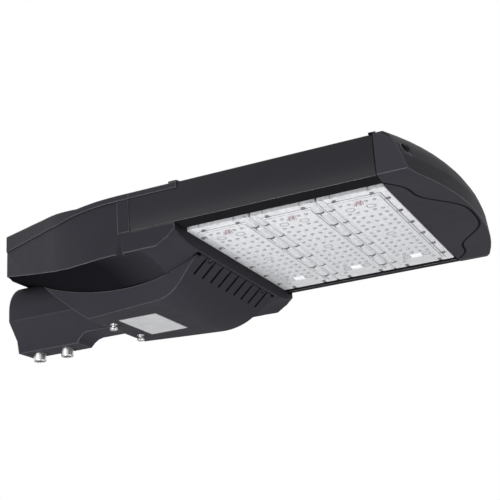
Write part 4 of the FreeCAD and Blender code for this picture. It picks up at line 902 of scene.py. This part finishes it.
def lens_domes(i, pattern, face):
    x = module_middle(i)
    top = field_face(face)
    domes = [copy_to(pattern, (px, py, top + 0.1 * MM), "lens") for px, py in lens_places(x)]
    group = join(f"lens_domes_{i}", domes)
    finish_piece(group, "head", "clear_lens", DOME_PAINTED_SHADE)


def rib_pattern(radius):
    """A round-nosed rib under the plate: its nose ends short of the origin, its tail runs to -Y and sinks."""
    deselect()
    bpy.ops.mesh.primitive_uv_sphere_add(segments=12, ring_count=8, radius=1, location=(0, 0, 0))
    rib = bpy.context.active_object
    rib.name = "rib_pattern"
    rib.scale = (radius, radius, 1.7 * MM)
    settle(rib)
    pick(rib, verts=lambda co: co.y < -0.1 * MM)
    tail = -27 * MM
    bpy.ops.transform.translate(value=(0, tail, 0))
    bpy.ops.transform.resize(value=(0.9, 1, 0.45), center_override=(0, tail, 0))
    done()
    rib.location = (0, -1.6 * MM, 0)
    settle(rib)
    bpy.ops.object.shade_smooth()
    return rib


FACING_COLUMNS = ((1, 1, 4.1 * MM), (2, -1, 3.0 * MM), (2, 1, 4.1 * MM), (3, -1, 3.0 * MM))


def facing_ribs(face):
    """Channels with a screw each, on both sides of the joints between the modules."""
    for i, side, radius in FACING_COLUMNS:
        pattern = rib_pattern(radius)
        places = column_rows(module_middle(i), side)
        ribs = [copy_to(pattern, (px, py, face), "rib") for px, py in places]
        bpy.data.objects.remove(pattern)
        group = join(f"screw_ribs_{i}_{'right' if side > 0 else 'left'}", ribs)
        finish_piece(group, "head", "clear_lens", FINISHES["clear_lens"])


def screw_pattern(radius):
    """Pan head with a cross recess, its seat at the origin and its head downwards."""
    head = turned("screw_pattern", (0, 0, 0), (
        (radius * 0.98, 0), (radius, -0.5 * MM), (radius * 0.9, -1.1 * MM), (radius * 0.68, -1.6 * MM),
        (radius * 0.36, -1.8 * MM)), 16)
    arm = radius * 0.55
    for along, aside in ((arm, 0.32 * MM), (0.32 * MM, arm)):
        slot = block("slot", (-along, -aside, -3 * MM), (along, aside, -0.9 * MM))
        carve(head, slot)
    take(head)
    bpy.ops.object.shade_smooth_by_angle(angle=math.radians(35))
    return head


def module_screw_heads(face):
    small = screw_pattern(2.3 * MM)
    heads = []
    for i in (1, 2, 3):
        x = module_middle(i)
        places = end_places(x)
        if i == 1:
            places += column_rows(x, -1)
        if i == 3:
            places += column_rows(x, 1)
        heads += [copy_to(small, (sx, sy, face), "screw") for sx, sy in places]
    bpy.data.objects.remove(small)
    for i, side, radius in FACING_COLUMNS:
        large = screw_pattern(radius * 1.06)
        heads += [copy_to(large, (sx, sy, face), "screw") for sx, sy in column_rows(module_middle(i), side)]
        bpy.data.objects.remove(large)
    group = join("module_screw_heads", heads)
    # The heads are zinc steel, in the darker painted-shade copy of its finish
    finish_piece(group, "head", "zinc_steel", SCREW_STEEL_SHADE, "module_screws")


def lead_stub(name, points, finish):
    """A short insulated lead that shows through the plate."""
    curve = bpy.data.curves.new(name, "CURVE")
    curve.dimensions = "3D"
    curve.bevel_depth = 0.75 * MM
    curve.bevel_resolution = 2
    curve.use_fill_caps = True
    line = curve.splines.new("NURBS")
    line.points.add(len(points) - 1)
    for point, co in zip(line.points, points):
        point.co = (*co, 1)
    line.order_u = 3
    line.use_endpoint_u = True
    thing = bpy.data.objects.new(name, curve)
    bpy.context.collection.objects.link(thing)
    take(thing)
    bpy.ops.object.convert(target="MESH")
    bpy.ops.object.shade_smooth()
    finish_piece(thing, "head", "white_plastic", finish)


def module_leads(i, face):
    x = module_middle(i) + LEAD_PLACE[0] * MM
    y = LEAD_PLACE[1] * MM
    z = field_face(face) - 0.1 * MM
    for k, finish in enumerate((RED_LEAD, DARK_LEAD, RED_LEAD, DARK_LEAD, RED_LEAD)):
        shift = (k - 2) * 2.6 * MM
        points = [
            (x + shift - 2 * MM, y + 8 * MM, z + 0.9 * MM), (x + shift - 1.6 * MM, y + 4 * MM, z),
            (x + shift * 0.9, y - 1 * MM, z - 0.2 * MM), (x + shift * 0.7 + 2.4 * MM, y - 5 * MM, z),
            (x + shift * 0.7 + 3 * MM, y - 9 * MM, z + 0.9 * MM),
        ]
        lead_stub(f"module_lead_{i}_{k + 1}", points, finish)


def add_modules():
    pattern = lens_dome_pattern()
    for i in (1, 2, 3):
        face = lens_cover(i)
        step_shadow_lines(i, face)
        plate_fittings(i, face)
        lens_domes(i, pattern, face)
        module_leads(i, face)
    bpy.data.objects.remove(pattern)
    facing_ribs(face)
    module_screw_heads(face)


# Screws that show underneath


BOLT_HEAD_RADIUS = 8.0 * MM
BOLT_HEAD_HEIGHT = 10.5 * MM
THUMB_HEAD_RADIUS = 4.9 * MM


def clamp_bolt(centre, low, high):
    """Socket cap screw seen from below: head with a rounded rim, hexagon socket, shank."""
    radius = BOLT_HEAD_RADIUS
    face = low + BOLT_HEAD_HEIGHT
    bolt = turned("clamp_bolt", (centre[0], centre[1], 0), (
        (5 * MM, high), (5 * MM, face), (radius, face), (radius, low + 1.0 * MM),
        (radius - 0.4 * MM, low + 0.3 * MM), (radius - 1.0 * MM, low), (radius - 2.0 * MM, low)), 48)
    socket = drum("socket", (centre[0], centre[1], low + 2.5 * MM), 4.62 * MM, 7 * MM, 6)
    carve(bolt, socket)
    take(bolt)
    bpy.ops.object.shade_smooth_by_angle(angle=math.radians(25))
    return bolt


def add_clamp_bolts():
    low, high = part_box("clamp_bolts")
    first = low[0] + BOLT_HEAD_RADIUS
    last = high[0] - BOLT_HEAD_RADIUS
    bolts = join("clamp_bolt_pair", [clamp_bolt((x, 0), low[2], high[2]) for x in (first, last)])
    finish_piece(bolts, "head", "zinc_steel", FINISHES["zinc_steel"], "clamp_bolts")


def add_thumb_screws():
    """Slotted thumb screws: a shank, a collar and a waisted head."""
    low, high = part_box("door_screws")
    x = (low[0] + high[0]) / 2
    bottom = low[2]
    screws = []
    for y in (low[1] + THUMB_HEAD_RADIUS, high[1] - THUMB_HEAD_RADIUS):
        screw = turned("thumb_screw", (x, y, 0), (
            (3.0 * MM, high[2]), (3.0 * MM, bottom + 8.5 * MM), (4.5 * MM, bottom + 8.5 * MM),
            (4.6 * MM, bottom + 8.0 * MM), (4.6 * MM, bottom + 7.0 * MM), (3.4 * MM, bottom + 6.4 * MM),
            (3.3 * MM, bottom + 4.6 * MM), (4.4 * MM, bottom + 3.4 * MM), (4.85 * MM, bottom + 2.8 * MM),
            (4.85 * MM, bottom + 0.7 * MM), (4.2 * MM, bottom), (2.0 * MM, bottom)), 32)
        slot_low = (x - 6 * MM, y - 0.6 * MM, bottom - 1 * MM)
        carve(screw, block("slot", slot_low, (x + 6 * MM, y + 0.6 * MM, bottom + 1.4 * MM)))
        screws.append(screw)
    pair = join("thumb_screw_pair", screws)
    bpy.ops.object.shade_smooth_by_angle(angle=math.radians(30))
    finish_piece(pair, "door", "zinc_steel", FINISHES["zinc_steel"], "door_screws")


# Label foil

LABEL_LOW = (164 * MM, -41 * MM)
LABEL_HIGH = (216 * MM, 41 * MM)
LABEL_RIM = 1.2 * MM


def add_label():
    """A plain foil in a thin border, on the door's flat bottom."""
    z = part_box("gear_door")[0][2]
    border = block("label_border", (*LABEL_LOW, z - 0.25 * MM), (*LABEL_HIGH, z + 0.1 * MM))
    low = (LABEL_LOW[0] + LABEL_RIM, LABEL_LOW[1] + LABEL_RIM, z - 0.35 * MM)
    high = (LABEL_HIGH[0] - LABEL_RIM, LABEL_HIGH[1] - LABEL_RIM, z)
    foil = block("label_foil", low, high)
    for sheet, finish in ((border, LABEL_BORDER), (foil, LABEL_FOIL)):
        round_corners(sheet, 1.5 * MM)
        finish_piece(sheet, "door", "white_plastic", finish)


add_camera()
bpy.context.scene.view_settings.view_transform = "Standard"
add_surroundings()
add_floor()
add_lamps()
coat_cad_nodes()
dress_castings()
add_modules()
add_clamp_bolts()
add_thumb_screws()
add_label()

● **Work to complete**
Identify lines with the string "scene". Copy each one.

● **Problem solution**
Write part 4 of the FreeCAD and Blender code for this picture. It picks up at line 902 of scene.py. This part finishes it.
bpy.context.scene.view_settings.view_transform = "Standard"